Begin

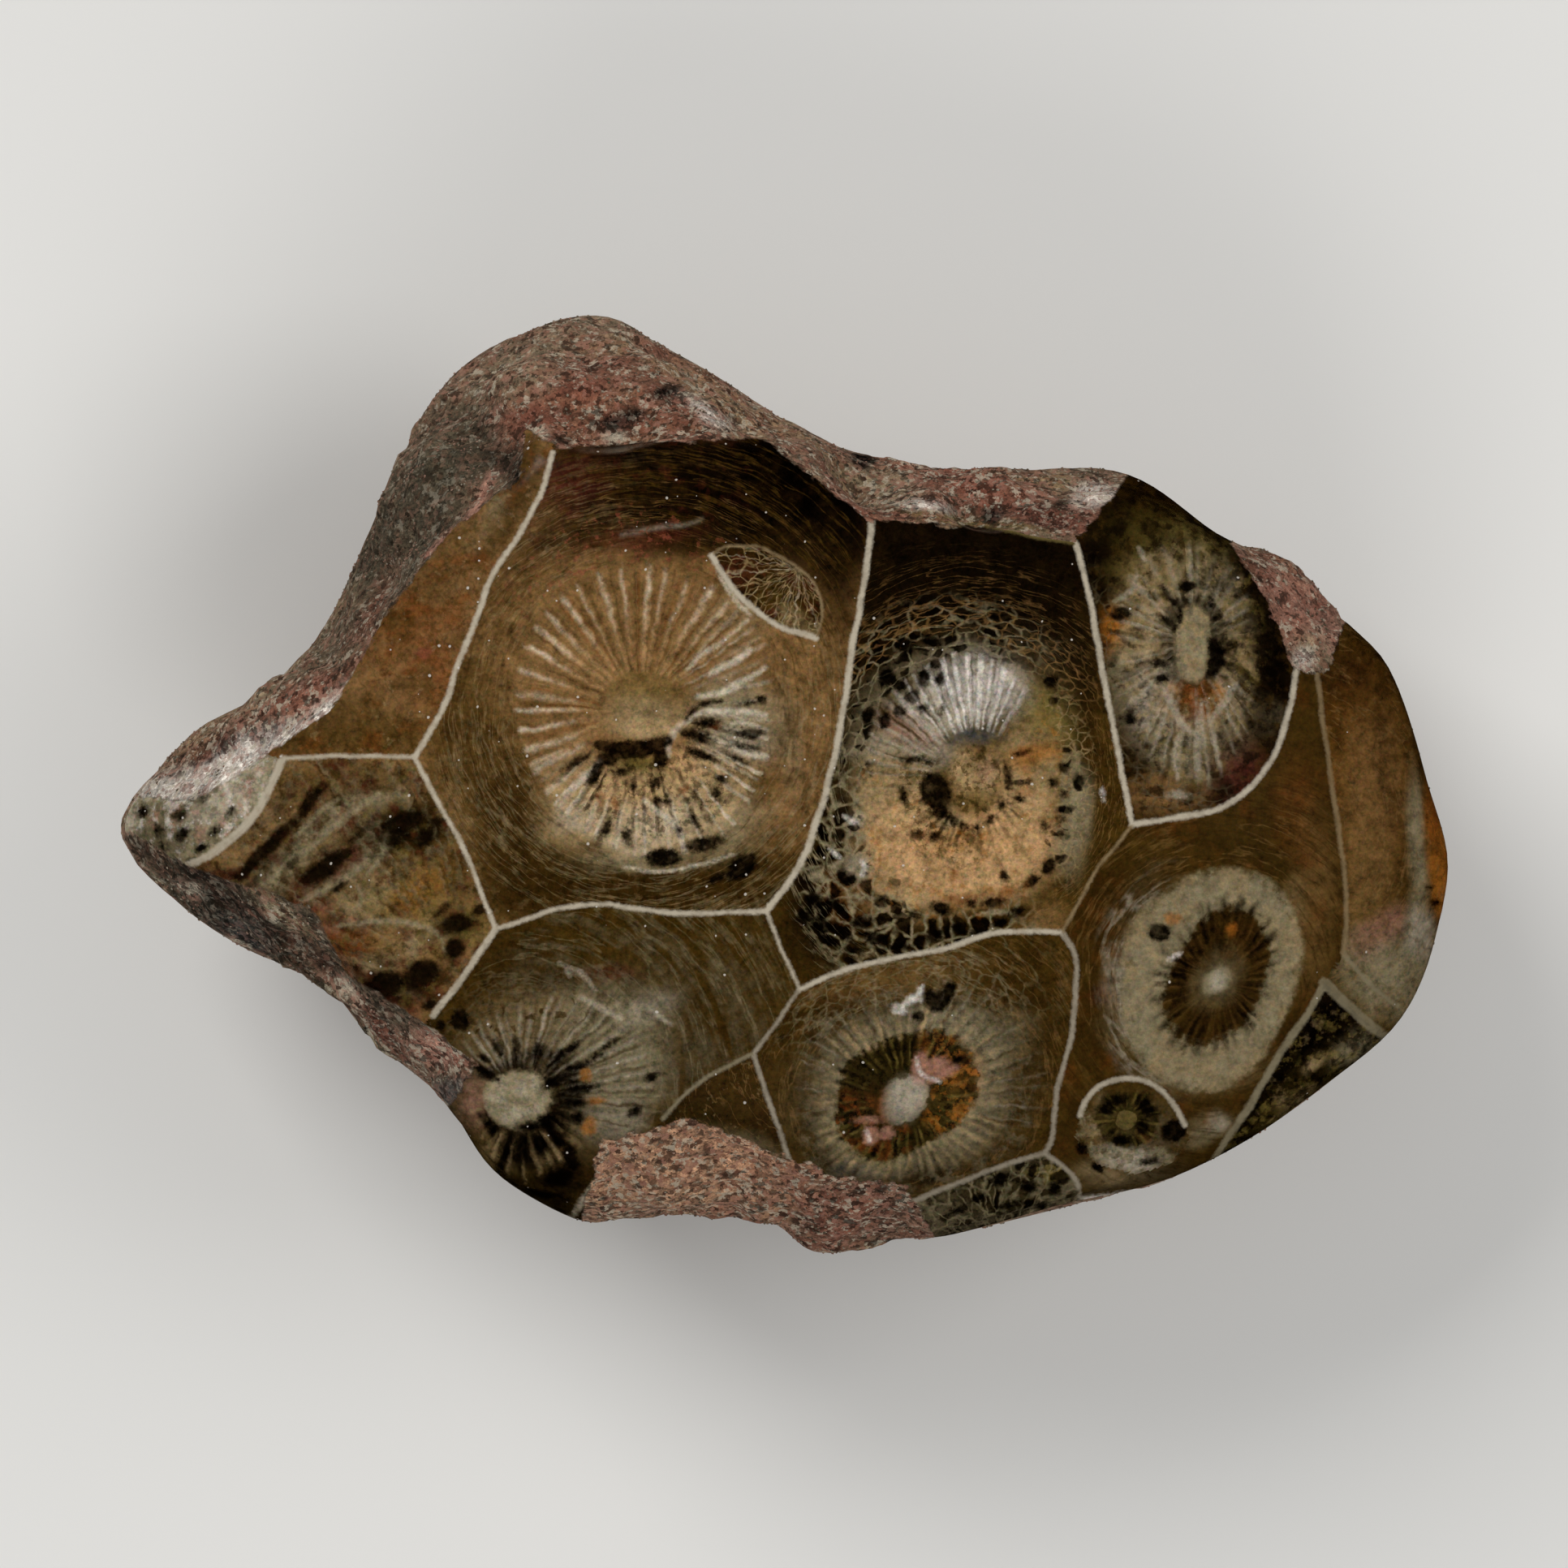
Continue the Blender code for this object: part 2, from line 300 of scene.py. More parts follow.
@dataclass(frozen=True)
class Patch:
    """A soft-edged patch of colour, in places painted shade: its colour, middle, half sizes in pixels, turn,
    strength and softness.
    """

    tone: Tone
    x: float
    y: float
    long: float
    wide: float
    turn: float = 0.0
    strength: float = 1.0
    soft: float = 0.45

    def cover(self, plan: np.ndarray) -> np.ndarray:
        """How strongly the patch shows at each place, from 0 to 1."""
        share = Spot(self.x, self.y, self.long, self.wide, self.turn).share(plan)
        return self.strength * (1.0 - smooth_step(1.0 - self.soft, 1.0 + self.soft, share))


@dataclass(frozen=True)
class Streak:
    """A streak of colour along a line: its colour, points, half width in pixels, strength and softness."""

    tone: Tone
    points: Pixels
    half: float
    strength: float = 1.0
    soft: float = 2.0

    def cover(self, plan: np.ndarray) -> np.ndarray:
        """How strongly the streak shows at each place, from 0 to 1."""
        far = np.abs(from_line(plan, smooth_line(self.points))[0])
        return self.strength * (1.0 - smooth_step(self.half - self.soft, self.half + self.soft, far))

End

• WORK REQUIRED:
Return the material exactly as it stands.

• CORRECT RESPONSE:
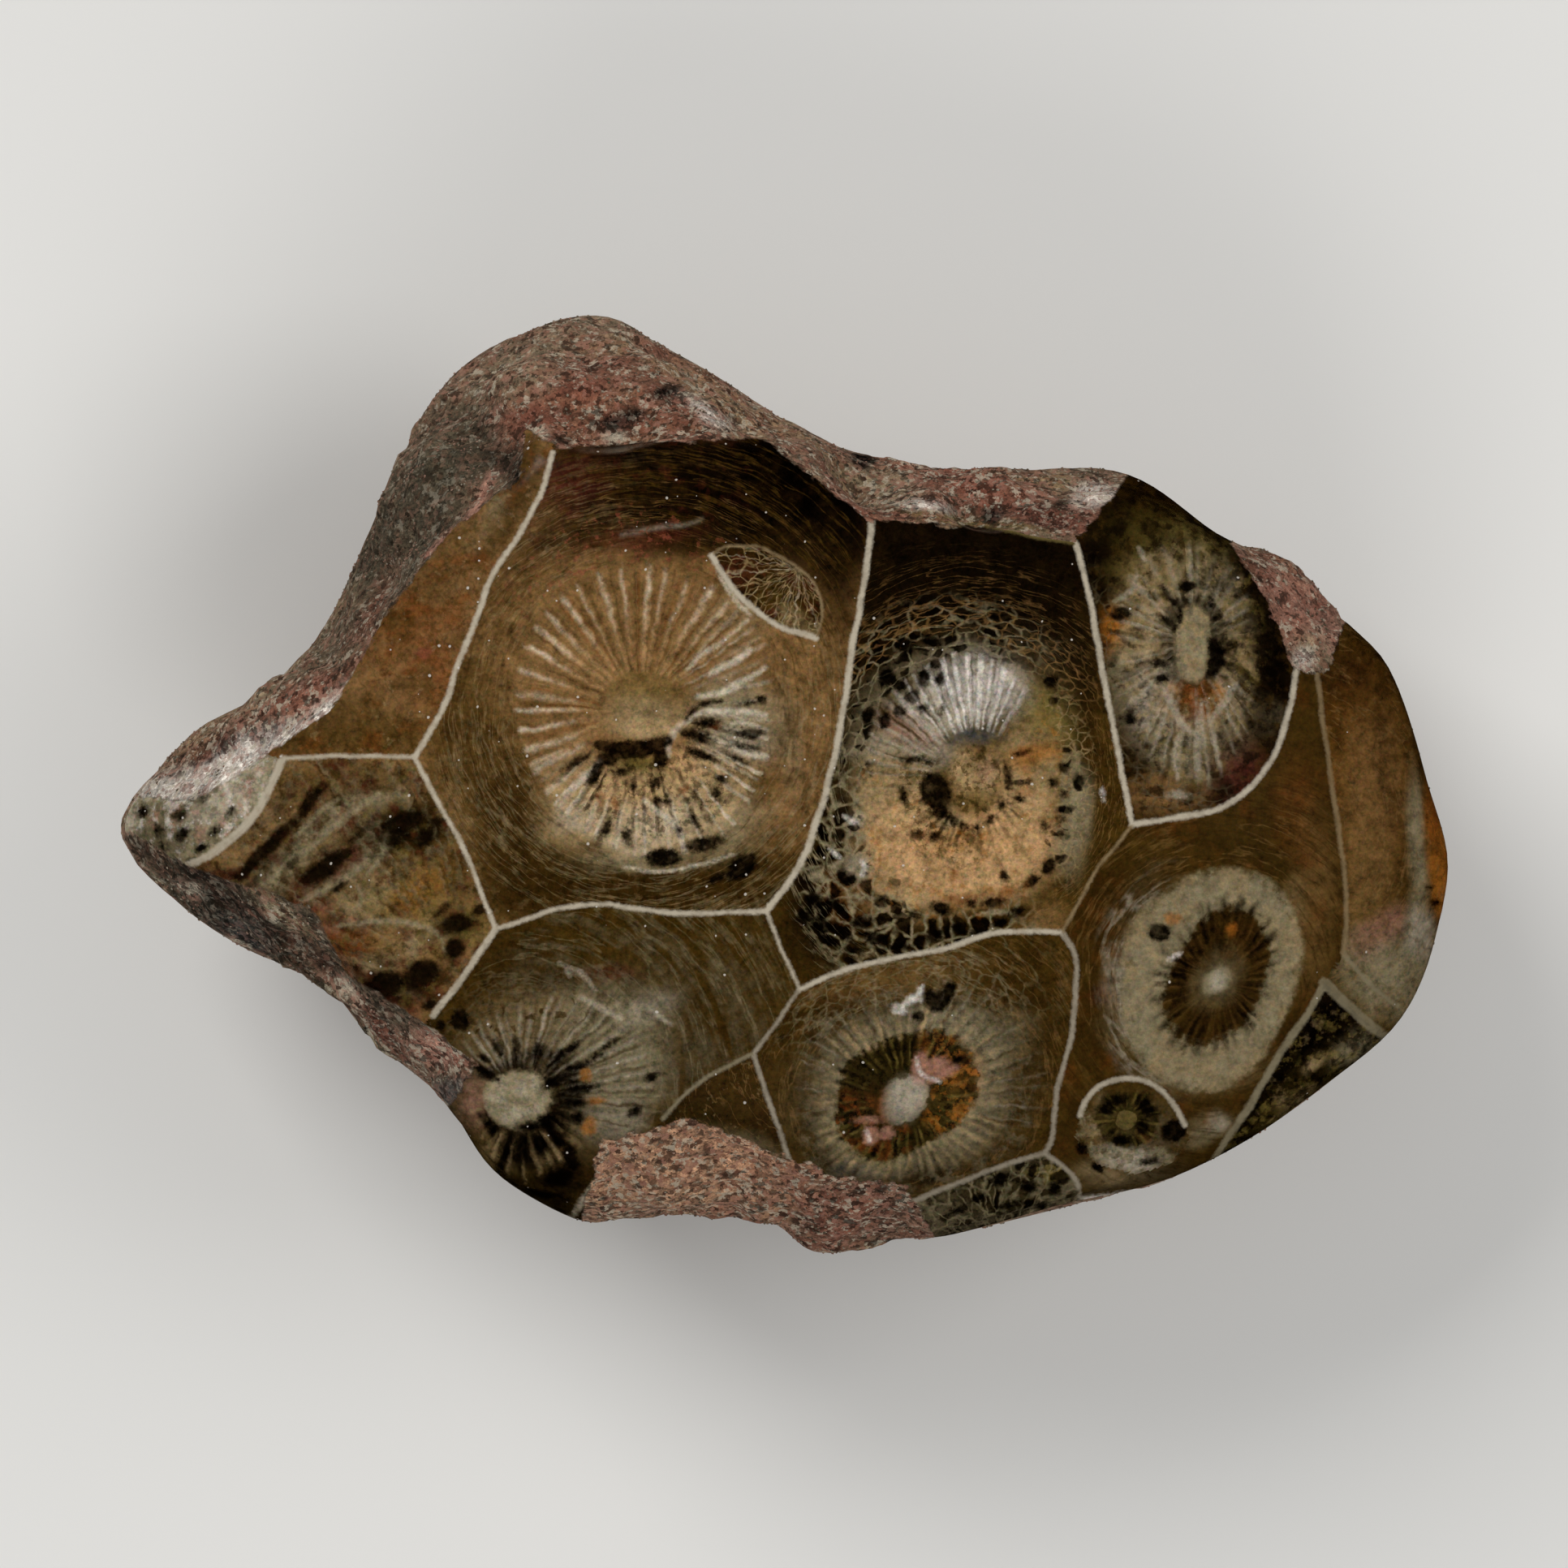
Continue the Blender code for this object: part 2, from line 300 of scene.py. More parts follow.
@dataclass(frozen=True)
class Patch:
    """A soft-edged patch of colour, in places painted shade: its colour, middle, half sizes in pixels, turn,
    strength and softness.
    """

    tone: Tone
    x: float
    y: float
    long: float
    wide: float
    turn: float = 0.0
    strength: float = 1.0
    soft: float = 0.45

    def cover(self, plan: np.ndarray) -> np.ndarray:
        """How strongly the patch shows at each place, from 0 to 1."""
        share = Spot(self.x, self.y, self.long, self.wide, self.turn).share(plan)
        return self.strength * (1.0 - smooth_step(1.0 - self.soft, 1.0 + self.soft, share))


@dataclass(frozen=True)
class Streak:
    """A streak of colour along a line: its colour, points, half width in pixels, strength and softness."""

    tone: Tone
    points: Pixels
    half: float
    strength: float = 1.0
    soft: float = 2.0

    def cover(self, plan: np.ndarray) -> np.ndarray:
        """How strongly the streak shows at each place, from 0 to 1."""
        far = np.abs(from_line(plan, smooth_line(self.points))[0])
        return self.strength * (1.0 - smooth_step(self.half - self.soft, self.half + self.soft, far))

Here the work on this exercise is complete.